Entreprises locales qualifiées et mode de gouvernance coopératif

Les centrales villageoises ne concernent pas seulement le solaire photovoltaïque. Sont également envisagés, selon les régions, le petit hydraulique, le biogaz, le solaire thermique intégré dans les réseaux de chaleur, l’autoconsommation collective [2], les réseaux intelligents. « Nous nous intéressons également à la réduction des consommations et nous réfléchissons à la mise en place d’une négociation collective pour les certificats d’économies d’énergie », ajoute Julien Antouly.

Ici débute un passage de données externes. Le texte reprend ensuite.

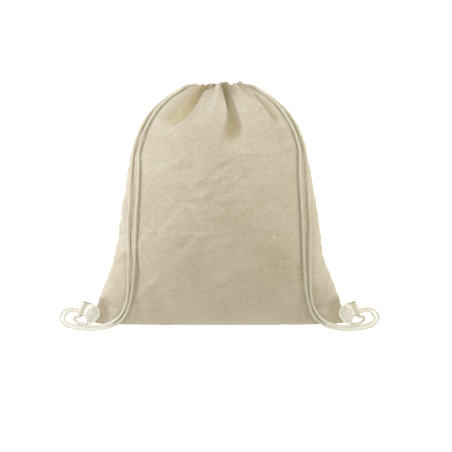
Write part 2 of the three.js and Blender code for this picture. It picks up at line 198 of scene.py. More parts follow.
# Routes of the drawcords on the right side, mirrored for the left, as in the part
INNER_CORD = [
    (50.4, 173.2, 49), (58, 168.2, 50), (68, 161.6, 51.8), (80, 152, 54.6), (91.5, 140.2, 58.6),
    (101.8, 124, 69), (112.5, 102, 73.3), (118.3, 79, 78.3), (119.3, 40, 89.5), (121, 5, 91.6),
    (123.3, -30, 89.9), (124.3, -70, 84.7), (126.5, -105, 75.5), (129, -130, 64), (132.5, -147, 54),
    (137.5, -162, 42), (146, -173.5, 29.4), (157, -181, 20), (171, -185.8, 11), (185, -187.8, 5),
    (200, -187.8, 2.6), (218, -185.6, 2.6), (231, -180.5, 2.6), (237.3, -172.5, 2.6),
    (236.3, -164.5, 3.4), (230.5, -158.5, 5.8), (222.5, -156, 7.5), (215.5, -156.2, 7.2),
    (210, -156.8, 5), (204, -158.2, 2.8), (198, -160.6, 2.6), (193.2, -165, 2.4), (191.4, -170.6, 2.4),
    (191.2, -175, 3.2), (191.2, -175.9, 7.6), (191.2, -175.4, 12.5),
]
OUTER_CORD = [
    (50.6, 174.4, 43.4), (56.5, 171, 43.4), (63.5, 166.6, 43.4), (73, 160.4, 43.5), (84.2, 152, 44),
    (95, 142.6, 47), (107.2, 128, 57.6), (119.8, 102, 63.9), (126.5, 79, 66.3), (130.5, 40, 75.9),
    (132, 5, 80.2), (134.2, -30, 79.7), (133.6, -70, 77.7), (134, -105, 71.8), (134.8, -130, 62),
    (137.3, -146.1, 53.5), (142.2, -158.6, 41.6), (150, -169.5, 31), (160.5, -177.2, 23),
    (173.5, -181.6, 14), (187, -183.1, 5), (201, -182.9, 2.6), (216.5, -180.8, 2.6),
    (227.8, -176.4, 2.6), (231.8, -171.4, 2.6), (229.6, -166, 2.6), (225.3, -161.2, 2.6),
    (219.5, -160, 2.6), (213, -161, 2.6), (206.5, -162.8, 2.6), (200.5, -165.6, 2.6),
    (197.2, -169.8, 2.8), (196.4, -172.8, 6.5), (196.3, -173.8, 14.4),
]
LOOP_CORD = [
    (194.8, -178.1, 18), (199, -178.6, 17), (206, -178.3, 13.5), (212.6, -176, 10.8),
    (215.9, -172, 10.6), (215.1, -168.8, 11.4), (212.2, -167.9, 12.5), (208.4, -168, 12.9),
    (205, -165.6, 12.4), (201.8, -161.5, 11.8), (197, -158.8, 10.6),
]

FURROWED = [INNER_CORD[4:18], OUTER_CORD[6:19]]     # the stretches that press into the front
CORD_STEP = 0.9             # between a cord's rings of points
CORD_SIDES = 24
BRAID = {"height": 0.14, "strands": 4, "pitch": 9.0, "sunk_share": 0.6}
# Painted light: the cords turn paler beside the bag, the small loops by half as much
PAINTED_LIGHT_FROM = (135, 180)      # distances from the middle between which the cord turns paler with painted light
PAINTED_LIGHT_SHARES = {"inner": 1, "outer": 1, "loop": 0.5}

# Right corner loop and right knot, as in the part
TAPE_LOOP = {
    "root": (184.7 + GAP, -162, 6.9),
    "tip": (203.5, -155.6, 13),
    "root_across": (-0.13, 0.99, 0),
    "tip_across": (-0.39, 0.92, 0),
    "opening": CORD + 4 * GAP,
    "swell": 0.42,
}
KNOT = {"radius": 13.4, "tilt": 13, "at": (190.4, -163.2, 18.6)}

# The tape's woven form. Each half leans to its own side, so that the loop's opening shows.
TAPE_WEAVE = {
    "ribs": 6, "rib_height": 0.28, "edge_from": 0.44, "edge_thinning": 0.6, "lean": 1.3,
    "between": 0.02, "rows": 30, "bend_rows": 16, "cells": 48,
}

# The knot's strands: an outer turn, bands side by side and a tucked end, then their flat underside.
# Angles are degrees, and leaves, in_until and down_until shares of the turn.
KNOT_TURN = {
    "from": 62, "to": 287, "swell": 4.2, "lift": 0.6, "sink": 2, "leaves": 0.78, "steps": 120,
    "tucked_in": 1.2, "in_until": 0.15, "tucked_down": 2.4, "down_until": 0.2,
}
KNOT_BANDS = {
    "count": 7, "pitch": 3.35, "radius": 2.0, "angle": 34, "crown": 2, "crown_reach": 3,
    "least_half": 3, "cut_back": 2, "cut_power": 4, "sway": 0.25, "sways": 5, "end_drop": 2.8,
    "drop_power": 7, "sink": 0.6, "steps": 50,
}
KNOT_TUCK = {"at": (-0.6, 8.2), "z": 2.2, "reach": 2.6, "radius": 1.25, "rise": 1.0, "steps": 24}
KNOT_UNDERSIDE = {"z": -3.4, "sag": 1.1, "sags": (9, 13.5)}

# The casing's ends: flattened sleeves of cloth round both strands, with small gathers
SLEEVE = {
    "line": [(31, 175.6), (40, 175.2), (46, 174.3), (50, 173), (54, 170.8)],
    "half_width": 3.2, "half_height": 5.9, "z": 46.3, "rings": 26, "sides": 20, "cloth_round": 19,
}
GATHERS = {"height": 0.2, "count": 5, "twist_length": 2, "length": 1.3}

# Fineness of the bag's mesh. The back has fewer columns. The inside has fewer rows, and below the hem
# they lie further in, so that they never show through a fold.
BACK_COLUMNS = 84
FRONT_COLUMNS = 3 * BACK_COLUMNS
ROWS = 240
ROW_CROWDING = 0.35         # 0 spaces the rows evenly
NORMAL_STEP = 0.004         # between the points from which a direction square to the cloth is worked out
INSIDE = {"hem_rows": 10, "body_rows": 20, "top": 0.9, "bottom": 0.02, "depth": 4}

# Shader values that all fabrics share
FABRIC = {
    "Roughness": 0.9, "Specular IOR Level": 0.25, "Sheen Weight": 0.25, "Sheen Roughness": 0.6,
}
# Unevenness of the cloth's colour in layers of noise: share in the whole, and fineness across and along
COLOR_LAYERS = [
    {"name": "patches", "share": 0.24, "fineness": (0.012, 0.012, 0), "detail": 3, "roughness": 0.6},
    {"name": "mottling", "share": 0.3, "fineness": (0.16, 0.2, 0), "detail": 3, "roughness": 0.6},
    {"name": "thick threads", "share": 0.08, "fineness": (0.03, 0.35, 0), "detail": 3, "roughness": 0.6},
    {"name": "weft", "share": 0.23, "fineness": (0.04, 1.1, 0), "detail": 3, "roughness": 0.6},
    {"name": "warp", "share": 0.15, "fineness": (1.2, 0.035, 0), "detail": 3, "roughness": 0.6},
]
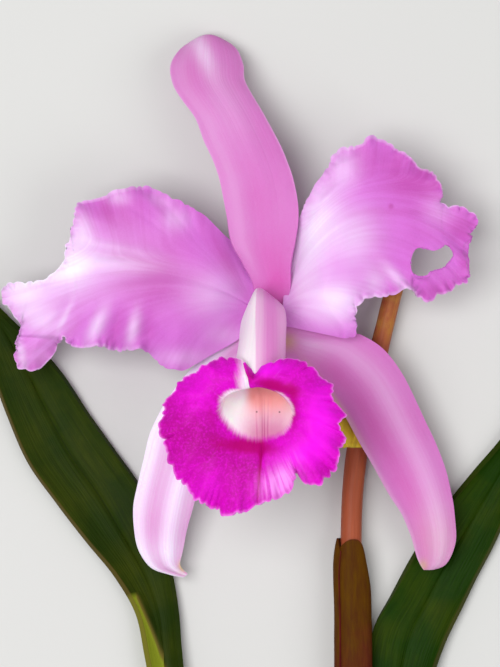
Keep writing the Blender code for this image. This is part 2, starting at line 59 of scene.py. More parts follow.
PETAL_THICKNESS = 0.7
SEPAL_THICKNESS = 1.0
LIP_THICKNESS = 0.8
LEAF_THICKNESS = 2.2
SHEATH_THICKNESS = 0.7

# Edges that bend by less than this many degrees are shaded smooth.
SMOOTH_ANGLE = 70.0
# Faces along and across each sheet, and along and round each stalk.
PETAL_GRID = (240, 72)
SEPAL_GRID = (200, 48)
LIP_GRID = (100, 400)
SHEATH_GRID = (120, 160)
LEAF_GRID = (240, 48)
OVARY_GRID = (140, 48)
PEDUNCLE_GRID = (220, 40)
PSEUDOBULB_GRID = (90, 96)

# The hub of the bloom is the ovary's top.
HUB_RADIUS = 4.5
HUB_TOP = 23.4

# A rib runs across a blade: x and y of one end and of the other, then the heights of the first end, the
# middle and the other end. The ribs follow each other from the blade's base to its tip.
PETAL_LEFT_RIBS = (
    (-4.8, -2.8, -4.8, 3.2, 22.3, 22.4, 22.3), (-9.4, -6.7, -5, 10.6, 22.6, 23.4, 20.6),
    (-14.5, -9.8, -7.4, 17.3, 23, 25.2, 19.6), (-19.5, -12.5, -11.3, 24.3, 23.6, 26.8, 20.4),
    (-24, -15.2, -15.5, 28.5, 24.2, 28, 22.6), (-28, -17.2, -19.5, 32.5, 24.6, 28.8, 24.2),
    (-32, -17.2, -24, 36, 25.4, 29.2, 25.4), (-35.8, -15.8, -28.5, 38.6, 24, 29.4, 27),
    (-39.8, -11.8, -34, 41.2, 23, 29.4, 26.4), (-43.1, -10.7, -39.8, 44.2, 27, 29.2, 24.4),
    (-47, -10.9, -45.5, 43.8, 25, 28.9, 27.2), (-50.4, -10.9, -51, 42.8, 22.5, 28.4, 27.8),
    (-53.5, -10.1, -56.5, 40.5, 22.4, 27.8, 24.8), (-56.2, -9.6, -62.5, 39.5, 25.9, 27.2, 24),
    (-58.9, -9.5, -65, 35.5, 27.4, 26.5, 26.4), (-61.6, -10, -65.9, 31, 24.6, 25.9, 25.6),
    (-63.8, -9.9, -66.1, 27.6, 22.9, 25.3, 23.4), (-66, -9.4, -67.8, 24.5, 21.7, 24.7, 23.4),
    (-67.5, -8.3, -68.8, 19.5, 22.4, 24.1, 24.6), (-69, -6.8, -71.6, 15.8, 24.6, 23.4, 23.8),
    (-71.6, -10.4, -73.9, 14.2, 17.4, 22.8, 22.7), (-77, -16.8, -76, 13.1, 15.4, 22.3, 21.7),
    (-82.5, -17.3, -77.5, 12.5, 16.6, 22, 21.3), (-85.4, -15, -78.5, 12.3, 19.4, 21.7, 21.4),
    (-85, -9, -79.2, 12.1, 21.2, 21.5, 21.5), (-83.4, -3.5, -81.5, 11.9, 20, 21, 21.8),
    (-86, 2, -85.7, 12.3, 19.4, 20.3, 21), (-88.3, 4.1, -88.1, 11.3, 19.2, 19.8, 20.2),
    (-89.5, 5, -89.8, 9, 19.2, 19.4, 19.4),
)
PETAL_RIGHT_RIBS = (
    (4.8, -2.6, 4.8, 3.4, 22.3, 22.4, 22.3), (8.5, -3.2, 6, 10.6, 22.6, 23.4, 20.6),
    (12.5, -4, 7.2, 18.2, 23, 25.6, 19.6), (17.5, -5, 8.8, 25.5, 23.6, 27.6, 20.4),
    (21.5, -5.8, 10.4, 32.5, 24.4, 29.2, 22.2), (25.5, -6.6, 12.4, 38, 25.6, 30.2, 24.6),
    (28.8, -6, 15.5, 44, 26.4, 30.6, 26.6), (29.7, -3, 19, 49, 26.6, 30.8, 27.8),
    (29.3, 0.5, 21.8, 54.5, 27.4, 30.8, 27), (30.2, 4, 25, 57, 28, 30.6, 25.8),
    (33, 6.4, 29.7, 57.8, 26.6, 30.2, 27.8), (37.7, 7.1, 33.5, 60.6, 23.6, 29.6, 28.6),
    (41.5, 7.9, 38, 59.8, 22.6, 28.8, 25.8), (45, 9.3, 42.5, 57.5, 24.6, 28.2, 26.6),
    (47.6, 10.1, 47, 54.5, 27, 27.8, 27.8), (50.5, 7.3, 51, 51, 20.6, 27.2, 25.4),
    (54.6, 5.4, 55.4, 48, 19, 26.6, 25.6), (57, 7.9, 58, 44.5, 19.8, 26, 27.4),
    (60.5, 8.6, 58.2, 39.5, 21.8, 25.4, 25.4), (63.5, 10.6, 61, 37.2, 20.6, 24.6, 23.4),
    (67, 12.2, 64.7, 38, 20, 23.8, 25), (67.2, 15.5, 67.5, 36.2, 22, 23.2, 24.6),
    (66, 20.5, 70, 34.6, 21.4, 22.4, 22.4), (66, 24.5, 70.7, 32.5, 20.6, 21.6, 22.4),
    (68.3, 27.8, 70, 30, 21.4, 21.4, 21.6),
)
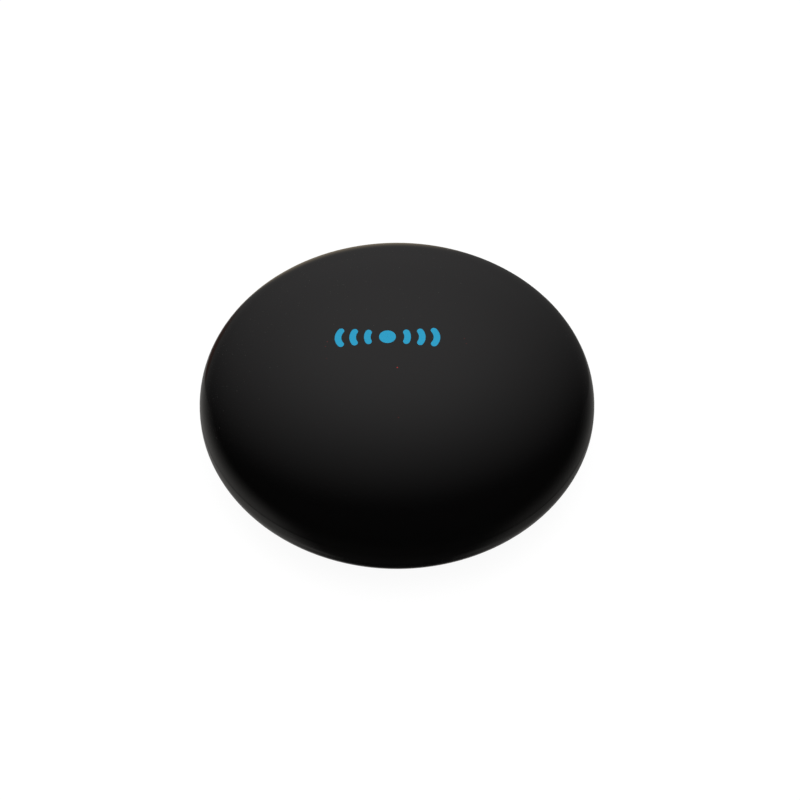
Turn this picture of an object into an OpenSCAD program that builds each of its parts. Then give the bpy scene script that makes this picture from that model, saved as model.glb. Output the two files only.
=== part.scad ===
// Smart infrared blaster: a glossy pebble-shaped casing that stands on a table.
// +Z is up and z = 0 is the table. The origin is under the centre of the casing.
// -Y is the front. +Y is the rear, with the power socket and the reset button.

/* [Casing outline] */
// Widest diameter of the casing
casing_d = 110; // [106:1:116]
// Height of the widest line above the table
equator_h = 15.5; // [15:0.1:16.5]
// Rise of the domed top above the widest line
dome_rise = 21.5; // [20:0.5:26]
// Fullness of the dome, where 2 is an ellipse
dome_power = 2.45; // [2.2:0.05:2.8]
// Depth below the widest line at which the belly curve would close
belly_depth = 27; // [26:0.5:30]
// Fullness of the belly, where 2 is an ellipse
belly_power = 1.82; // [1.75:0.01:2]
// Radius that rounds the belly into the flat underside
base_edge_r = 3; // [2:0.5:4]
// Wall thickness of both shells
wall = 2.2; // [2:0.1:2.6]
// Thickness of the flat floor
floor_t = 2.2; // [2:0.1:2.8]

/* [Seam between the shells] */
// Height of the seam above the widest line
seam_rise = 2.6; // [2.2:0.1:3.4]
// Chamfer on each shell that makes the fine outside groove
seam_chamfer = 0.15; // [0.1:0.05:0.3]
// Thickness of the lip on the base cover
lip_t = 1; // [0.8:0.1:1.1]
// Height of the lip
lip_h = 1.6; // [1.2:0.1:2.2]
// Clearance between the lip and its rebate
lip_gap = 0.1; // [0.05:0.05:0.2]

/* [Foot ring] */
// Middle diameter of the foot ring
foot_ring_circle = 75; // [73:0.5:77]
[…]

Pour se lancer dans un modèle collectif de production d’énergie renouvelable, il suffit de regrouper un noyau d’acteurs intéressés, définir un projet, commencer à réunir un petit collectif d’actionnaires fondateurs, s’assurer du soutien des collectivités, et solliciter l’adhésion à l’association Centrales villageoises. Ce n’est pas obligatoire bien sûr, mais l’administration du projet devient beaucoup plus simple, avec la mise à disposition de compétences bien rodées en matière d’action publique, de choix techniques, et d’ingénierie financière. L’accès à l’emprunt se trouve également facilité par la crédibilité de l’association. Seule contrainte : adhérer à la charte de l’association, qui impose notamment de faire travailler des entreprises locales qualifiées, et de se doter d’un mode de gouvernance coopératif. Selon nos interlocuteurs, dès lors que les fonds sont collectés auprès des actionnaires, il faut environ une année pour installer et mettre en service un projet photovoltaïque.